Una foto della più nota tra le insurrezioni popolari contro i tedeschi al Sud: le 4 Giornate di Napoli

Il capoluogo campano è, allora, la prima città europea a liberarsi da sola dal nazismo, diventando un esempio, una matrice, un incitamento all’azione. Tutto, tranne che un affaire di lazzari e scugnizzi. Fare come a Napoli diventa un imperativo categorico e non più soltanto per gli uomini in divisa. La disperazione e le distruzioni fanno da detonatore e mobilitano un numero davvero significativo di civili: uomini e donne, laici ed ecclesiastici, monarchici e repubblicani, antifascisti d’antico conio e di più recente consapevolezza.

L’onda della rivolta segue la traiettoria della ritirata tedesca, interessando tutti i centri che vanno dalla cintura settentrionale di Napoli a Capua — passando per Acerra, Pomigliano, Casalnuovo, Orta, Aversa, il maddalonese, Marcianise, Caserta, Santa Maria Capua Vetere (dove la spinta alla liberazione dallo straniero s’intreccia fortemente con il tema della resa dei conti contro i fascisti locali) — assestandosi lungo la prima linea ritardatrice costruita sulle sponde del Volturno, la Victor, il 7 ottobre del 1943. Ma non sarebbero mancati ulteriori episodi di ribellione anche nell’area più a settentrione, tra il fiume e i confini della Campania, fino al Molise e all’Abruzzo.

12 settembre, Eccidio tedesco di civili di Barletta.

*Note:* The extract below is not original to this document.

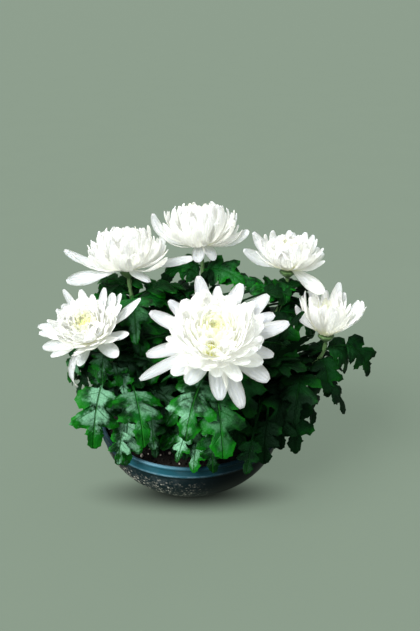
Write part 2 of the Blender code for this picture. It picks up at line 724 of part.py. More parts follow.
def make_heart(index, collection, finish):
    """The tight middle of a bloom: a low dome ringed with unopened florets."""
    bloom = BLOOMS[index]
    profile = [(0.0, HEART_HEIGHT)]
    for k in range(1, HEART_RINGS + 1):
        share = k / HEART_RINGS
        dome = HEART_HEIGHT * math.cos(0.5 * math.pi * share**1.4)
        profile.append((HEART_RADIUS * (share - 0.5 / HEART_RINGS), dome + 0.0002))
        profile.append((HEART_RADIUS * share, max(dome, 0.0012)))
    profile += [(HEART_RADIUS * 0.9, 0.0), (0.0, 0.0)]
    heart = applied(turned(f"bloom_{index + 1}_heart", profile, HEART_SEGMENTS, collection, finish))
    for vertex in heart.data.vertices:
        radius = math.hypot(vertex.co.x, vertex.co.y)
        if vertex.co.z > 0.0011 and radius > 0.001:
            turn = math.atan2(vertex.co.y, vertex.co.x)
            vertex.co.z += HEART_WAVE * math.cos(5 * turn + 9 * radius / HEART_RADIUS)
    lift = Matrix.Translation((0, 0, bloom.core_height + GAP))
    place = Matrix.Translation(bloom.base) @ Matrix(bloom.turn.tolist()).to_4x4() @ lift
    heart.data.transform(place)
    return heart


def make_stem(index, collection, finish):
    """A bare stem: a tapering tube that widens into the green cup under its bloom."""
    line = stem_line(index, 61)
    run = np.concatenate([[0], np.cumsum(np.linalg.norm(np.diff(line, axis=0), axis=1))])
    bare = np.linspace(PLANTING_DEPTH, run[-1] - CALYX_LENGTH, STEM_STATIONS - 1)
    stations = np.concatenate([[0.0], bare, run[-1] - CALYX_LENGTH * np.array([0.55, 0.0])])
    radii = np.linspace(1.0, STEM_TAPER, STEM_STATIONS) * STEM_RADIUS
    radii = np.append(radii, [0.72 * CALYX_RADIUS, CALYX_RADIUS])
    curve = bpy.data.curves.new(f"leafy_stem_{index + 1}", "CURVE")
    curve.dimensions = "3D"
    curve.bevel_depth = 1.0
    curve.bevel_resolution = 1
    curve.use_fill_caps = True
    spline = curve.splines.new("POLY")
    spline.points.add(len(stations) - 1)
    for point, at, radius in zip(spline.points, stations, radii):
        point.co = (*[np.interp(at, run, line[:, k]) for k in range(3)], 1.0)
        point.radius = radius
    tube = bpy.data.objects.new("tube", curve)
    collection.objects.link(tube)
    bpy.context.view_layer.update()
    graph = bpy.context.evaluated_depsgraph_get()
    mesh = bpy.data.meshes.new_from_object(tube.evaluated_get(graph))
    bpy.data.objects.remove(tube, do_unlink=True)
    shape = bmesh.new()
    shape.from_mesh(mesh)
    bmesh.ops.remove_doubles(shape, verts=shape.verts, dist=0.00001)
    bmesh.ops.recalc_face_normals(shape, faces=shape.faces)
    shape.to_mesh(mesh)
    shape.free()
    return add_object(f"leafy_stem_{index + 1}", mesh, collection, finish)


def leaf_mesh(name, leaf):
    """One leaf as a loft: a stalk, then an arched, lobed blade that is thickest along its midrib.

    The leaves that show from the front are folded along the midrib, the others are flat on top.
    """
    u = leaf.edge[:, 0]
    rib, _, up = leaf.frames(u)
    left = leaf.surface(u, -np.ones(len(u)))
    right = leaf.surface(u, np.ones(len(u)))
    root, side, over = (found[0] for found in leaf.frames(np.array([leaf.foot()])))
    folded = leaf.edge is not BACK_LEAF
    shape = bmesh.new()
    side, over = side * STALK_HALF, over * STALK_HALF
    rows = [[root - side, root + over, root + side, root - over]]
    for k in range(len(u) - 1):
        keel = up[k] * 0.5 * LEAF_KEEL
        rows.append([left[k], rib[k] + keel, right[k], rib[k] - keel])
    rings = [[shape.verts.new(at) for j, at in enumerate(row) if folded or j != 1] for row in rows]
    count = len(rings[0])
    for a, b in zip(rings, rings[1:]):
        for j in range(count):
            shape.faces.new((a[j], a[(j + 1) % count], b[(j + 1) % count], b[j]))
    tip = shape.verts.new(rib[-1])
    for j in range(count):
        shape.faces.new((rings[-1][j], rings[-1][(j + 1) % count], tip))
    shape.faces.new(rings[0][::-1])
    bmesh.ops.triangulate(shape, faces=shape.faces)
    bmesh.ops.recalc_face_normals(shape, faces=shape.faces)
    mesh = bpy.data.meshes.new(name)
    shape.to_mesh(mesh)
    shape.free()
    return mesh


def make_leafy_stem(index, leaves, collection, finish):
    """A stem with its leaves fused to it."""
    stem = make_stem(index, collection, finish)
    pieces = new_collection("leaves")
    for k, leaf in enumerate(leaves):
        add_object(f"leaf_{k}", leaf_mesh(f"leaf_{k}", leaf), pieces, finish)
    return fuse(stem, pieces)


def main():
    clear_scene()
    plant = new_collection("pot_chrysanthemum")
    white = material("petal_white", WHITE, 0.55)
    cream = material("heart_cream", CREAM, 0.6)
    green = material("leaf_green", GREEN, 0.45)
    blue = material("bowl_blue", BOWL_BLUE, 0.4)
    brown = material("soil_brown", SOIL_BROWN, 0.95)
    make_bowl(plant, new_collection("drain_cutters"), blue)
    make_soil(plant, new_collection("hole_cutters"), brown)
    for index, leaves in enumerate(place_leaves()):
        make_leafy_stem(index, leaves, plant, green)
        make_bloom(index, plant, white)
        make_heart(index, plant, cream)


main()
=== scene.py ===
"""The look of a potted chrysanthemum: six white blooms on leafy stems in a low blue bowl.

Laid out as an add-on and run as a script. Metres, +Z up, and the viewer's side is -Y.
"""

import math

import bpy
import numpy as np
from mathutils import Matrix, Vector


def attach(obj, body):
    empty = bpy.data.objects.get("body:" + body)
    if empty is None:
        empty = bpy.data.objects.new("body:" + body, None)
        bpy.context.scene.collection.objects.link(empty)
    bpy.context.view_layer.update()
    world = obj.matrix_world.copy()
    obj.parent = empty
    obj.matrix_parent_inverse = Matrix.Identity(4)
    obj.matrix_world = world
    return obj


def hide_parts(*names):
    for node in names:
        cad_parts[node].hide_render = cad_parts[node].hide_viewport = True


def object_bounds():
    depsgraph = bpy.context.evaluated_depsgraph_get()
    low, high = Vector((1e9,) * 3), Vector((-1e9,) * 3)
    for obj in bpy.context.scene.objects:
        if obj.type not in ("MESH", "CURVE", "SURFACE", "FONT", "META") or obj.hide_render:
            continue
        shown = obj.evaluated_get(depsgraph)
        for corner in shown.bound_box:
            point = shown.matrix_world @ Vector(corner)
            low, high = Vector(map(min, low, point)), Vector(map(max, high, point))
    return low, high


bl_info = {
    "name": "Pot chrysanthemum",
    "version": (1, 0, 0),
    "blender": (4, 5, 0),
    "location": "View3D > Sidebar > Chrysanthemum",
    "description": "Fine surfaces and finishes of a potted chrysanthemum, on its CAD frame",
    "category": "Add Mesh",
}

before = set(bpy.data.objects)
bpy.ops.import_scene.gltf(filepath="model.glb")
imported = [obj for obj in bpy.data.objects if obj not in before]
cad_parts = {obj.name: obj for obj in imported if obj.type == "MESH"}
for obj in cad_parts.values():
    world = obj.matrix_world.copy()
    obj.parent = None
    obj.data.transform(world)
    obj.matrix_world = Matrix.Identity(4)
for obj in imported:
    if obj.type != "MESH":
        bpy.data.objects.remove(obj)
SOLID_BOX = [[float(value) for value in corner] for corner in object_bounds()]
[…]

Foto di propaganda di guerra nazista proveniente dal “Deutsches Bundesarchiv”, firmata “Benschel”

I documenti dell’intelligence statunitense ci raccontano di una costante preoccupazione rilevata tra i prigionieri tedeschi sottoposti a interrogatorio: tutti ammettono che tra la fine di settembre e i primi d’ottobre del 1943 cambia la loro percezione degli italiani; si accorgono che questi, se motivati, sanno combattere, resistono, sono pericolosi, fanno paura. Rischi destinati a crescere con il passare del tempo, soprattutto nel Centro-Nord della Penisola. Questa nuova consapevolezza provoca una sindrome dell’accerchiamento che porta la Wehrmacht (nel Sud non ci sono reparti delle SS) a una reazione sempre più radicale ai danni dei civili, con una crescita esponenziale delle stragi. Non a caso, è in questa porzione del Mezzogiorno che s’introduce il famigerato foglio d’ordini stragista concepito nel 1942 per la guerra contro l’Urss (il Merkblatt 69/1) — l’autorizzazione agli eccidi, come rimarca Klinkhammer — mentre la quasi totalità degli episodi stragisti che riguardano Terra di lavoro (l’attuale provincia di Caserta, allora vasta porzione settentrionale di quella di Napoli) si svolge tra l’ottobre e il novembre 1943, con qualche ulteriore vicenda luttuosa registrata in dicembre, quando il fronte si stabilizza nei fatti tra la Winter line e la Gustav.